— О, господин… Я буду вашей жертвой… Она еще ребенок, вали всю вину на меня… Если пожелаешь, побей меня вместо нее… Я годами заступался за женщин и детей! — начал плакать он.
Офицер со злостью оттолкнул его:
— Отойди, нянька… Не лезь не в свое дело!
Однако старик больше не мог сдерживаться — то ли от волнения, то ли от холода, который усилил боль в почках. Вдруг он стал словно готовая растянуться пружина: старик раздвинул ноги и начал мочиться прямо на диван. Это произвело эффект разорвавшейся бомбы. Феридун-бей отскочил на пару шагов назад. Женщины, визжа и подбирая юбки, бросились врассыпную кто куда, хозяйка дома смеялась: «Да ослепнут твои глаза, негодяй!», а дети толпились и кричали: «Смотрите все, нянька писает!» В конечном итоге урок морали и нравственности завершился комедией.
Глава десятая
Воровство Гюльсум и случай с нянькой стал известен всему району. Каждый в доме, от ханым-эфенди до повара, рассказывал гостям эту историю. Дети тоже забавлялись. Когда они вспоминали об этом дома, на улице или в школе, они кричали: «Гюльсум, а когда ты украла и получила за это нагоняй той ночью, помнишь, что сделал нянька?» — и изображали Таир-ага. Потерявший было надежду научить чему-либо Гюльсум учитель со временем снова принялся заниматься с ней, сказав при этом: «Если у девочки хватило ума воровать, почему же его не хватит на обучение?»
Поначалу Гюльсум очень стеснялась. Когда она подавала гостям кофе, то видела, как они вдруг замолкали при ее появлении и, переглядываясь, смеялись. Она краснела и старалась побыстрее уйти. Однако вскоре чувство стыда исчезло, и она даже усмехалась, словно речь шла о ком-то другом.
Впрочем, ходить к няньке по ночам у Гюльсум совершенно не оставалось времени. Теперь у нее появилась новая обязанность: помогать кормилице.
Старая кормилица Бюлента внезапно заболела и уехала домой. Недавно нанятая кормилица оказалась из числа беженцев из Флорины, звали ее Нефисэ.
Это была крупная, крепкая, как сосновый ствол, женщина. Семейный врач, который пришел ее осмотреть, сказал: «Слава Аллаху, у нее молока, как у коровы!» Между тем кормилица не только этим напоминала корову. Она оказалась на редкость ленивой, глупой и непонятливой женщиной.

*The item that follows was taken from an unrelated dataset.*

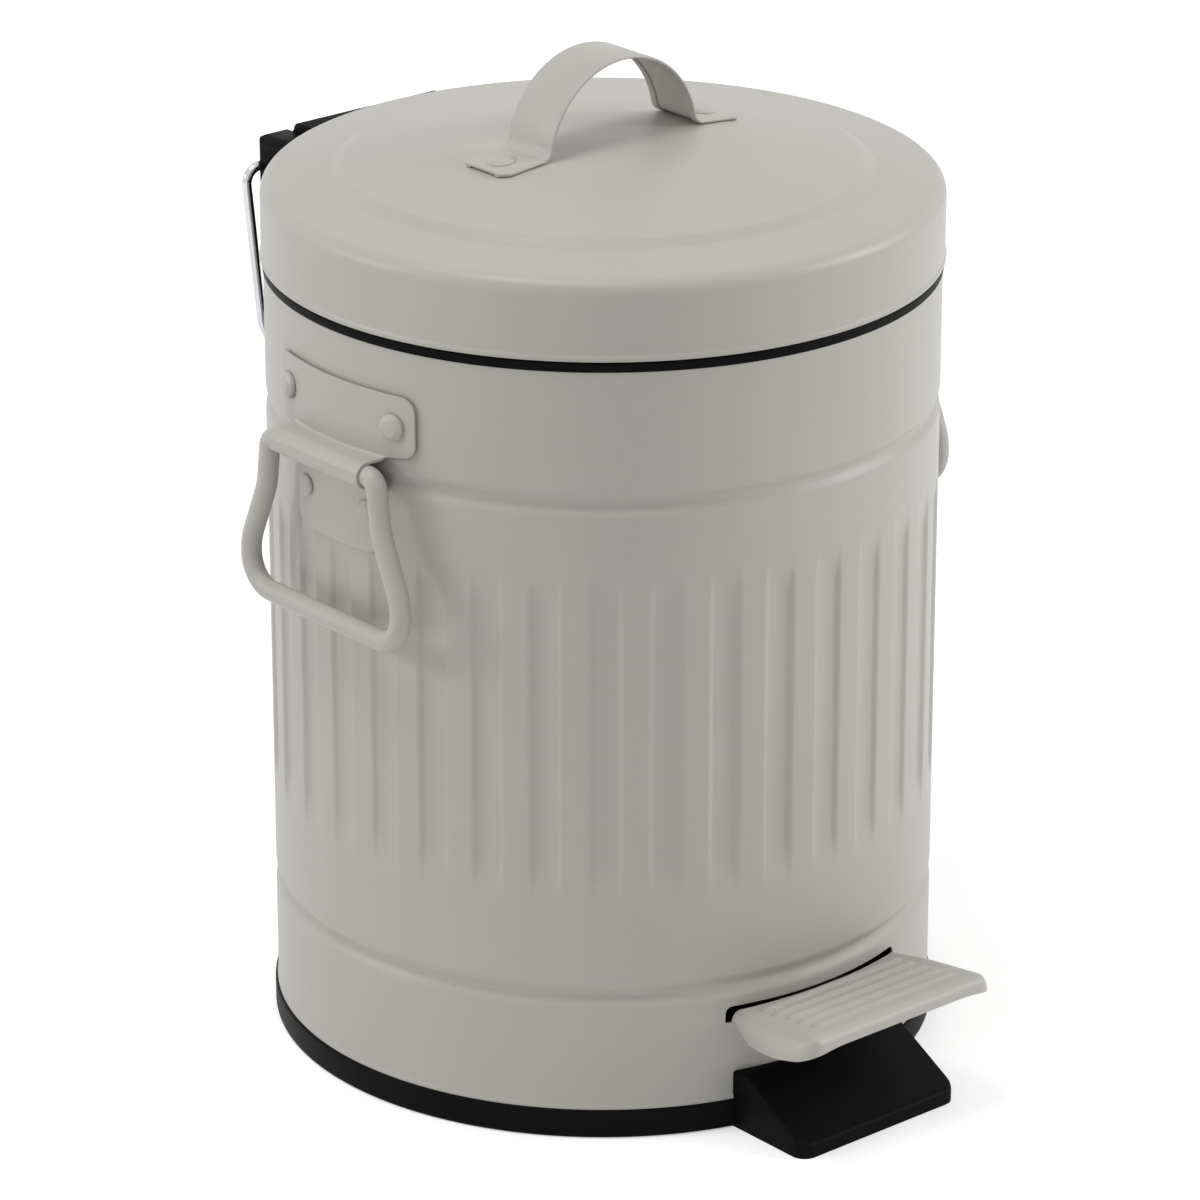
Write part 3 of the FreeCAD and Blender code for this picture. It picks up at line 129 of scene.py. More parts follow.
floor_radius = 4.0
floor_white = (0.88, 0.88, 0.88, 1)
# The glow is lower near the bin than far from it: painted shade on the floor round the bin.
glow_near_painted_shade, glow_far = 0.41, 0.62
glow_start, glow_end = 0.35, 1.3
floor_mesh = bmesh.new()
bmesh.ops.create_circle(floor_mesh, cap_ends=True, segments=96, radius=floor_radius)
floor_data = bpy.data.meshes.new("floor")
floor_mesh.to_mesh(floor_data)
floor = bpy.data.objects.new("floor", floor_data)
bpy.context.scene.collection.objects.link(floor)
floor_paint = bpy.data.materials.new("studio_floor")
cove = fresh(floor_paint)
lit = cove.node("ShaderNodeBsdfDiffuse", {"Color": floor_white})
away = cove.node("ShaderNodeVectorMath", {0: cove.node("ShaderNodeNewGeometry")},
                 operation="LENGTH", output="Value")
# The floor glows for the camera, less near the bin and more away from it, which paints shade on
# the floor round the bin.
floor_glow_painted_shade = cove.node("ShaderNodeMapRange", {
    "Value": away, "From Min": glow_start, "From Max": glow_end,
    "To Min": glow_near_painted_shade, "To Max": glow_far})
glow = cove.node("ShaderNodeEmission", {"Color": (1, 1, 1, 1),
                                        "Strength": backdrop_share(cove) * floor_glow_painted_shade})
cove.node("ShaderNodeOutputMaterial", {"Surface": cove.node("ShaderNodeAddShader",
                                                            {0: lit, 1: glow})})
floor_data.materials.append(floor_paint)


def softbox(name, watts, size, azimuth, elevation, distance):
    """A square lamp that looks at the middle of the bin from an azimuth and elevation."""
    lamp = bpy.data.lights.new(name, "AREA")
    lamp.energy = watts
    lamp.size = size
    holder = bpy.data.objects.new(name, lamp)
    side, up = math.radians(azimuth), math.radians(elevation)
    back = Vector((math.sin(side) * math.cos(up), -math.cos(side) * math.cos(up), math.sin(up)))
    holder.location = view_target + back * distance
    holder.rotation_mode = "QUATERNION"
    holder.rotation_quaternion = (-back).to_track_quat("-Z", "Y")
    bpy.context.scene.collection.objects.link(holder)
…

Хозяйка дома, знавшая людей, с первого взгляда поняла, что та из себя представляет. Но найти другую не было возможности.
— Что поделать, хлопоты снова свалились на нашу голову, — сказала она. — По ночам я тоже буду следить за малышом. И Гюльсум немного поможет. Потому что для этой женщины дети не являются ценностью… Она где сидит, там же и спит… Вдруг забудет отнять грудь у ребенка, и он задохнется, или навалится на него во сне и раздавит.
Это было правдой. Нефисэ спала при каждом удобном случае. Да еще как! Стоило ей только задремать, как она тотчас начинала храпеть или издавать другие странные звуки, а ее рот постоянно был открыт.
Для нервных барышень, которые даже в самые тихие и спокойные ночи не могли уснуть и ворочались в своих постелях с боку на бок по меньшей мере полчаса, это казалось страшной и непостижимой загадкой. Даже Надидэ-ханым прислушивалась прямо-таки с суеверным страхом к храпу Нефисэ, а потом, смеясь, спрашивала у окружающих, как такое может быть.
Ханым-эфенди была права в том, что за кормилицей надо следить.
Даже когда та бодрствовала, на нее с трудом можно было положиться, что уж говорить о ночных часах!
Надидэ-ханым, не видя иного выхода, дежурила ночами вместе с Гюльсум и говорила девочке, чтобы поощрить ее: «Смотри, Гюльсум… Ты дитя дома… Бюлент твой брат. Ты же знаешь, как только его отнимут от груди, ухаживать за ним будешь ты. Ох, дочь моя, прошу тебя, только не усни…»
Гюльсум отвечала ей, радуясь, что ей доверили такое важное дело: «Хорошо, моя любимая ханым-эфенди. Вы ни капельки не беспокойтесь», — и устраивалась в большом кресле возле колыбели, поджав под себя ноги, придерживала пальцами слипавшиеся ото сна глаза и, как только возникал какой-нибудь шум, тихонько напевала колыбельную, чтобы показать, что не спит.
Какое-то время Гюльсум и хозяйка дома жили душа в душу.
Гюльсум, получившая от ханым-эфенди власть над кормилицей, начала приказывать ей, что и как ей делать. Однако это чрезмерное усердие обернулось против самой же девочки.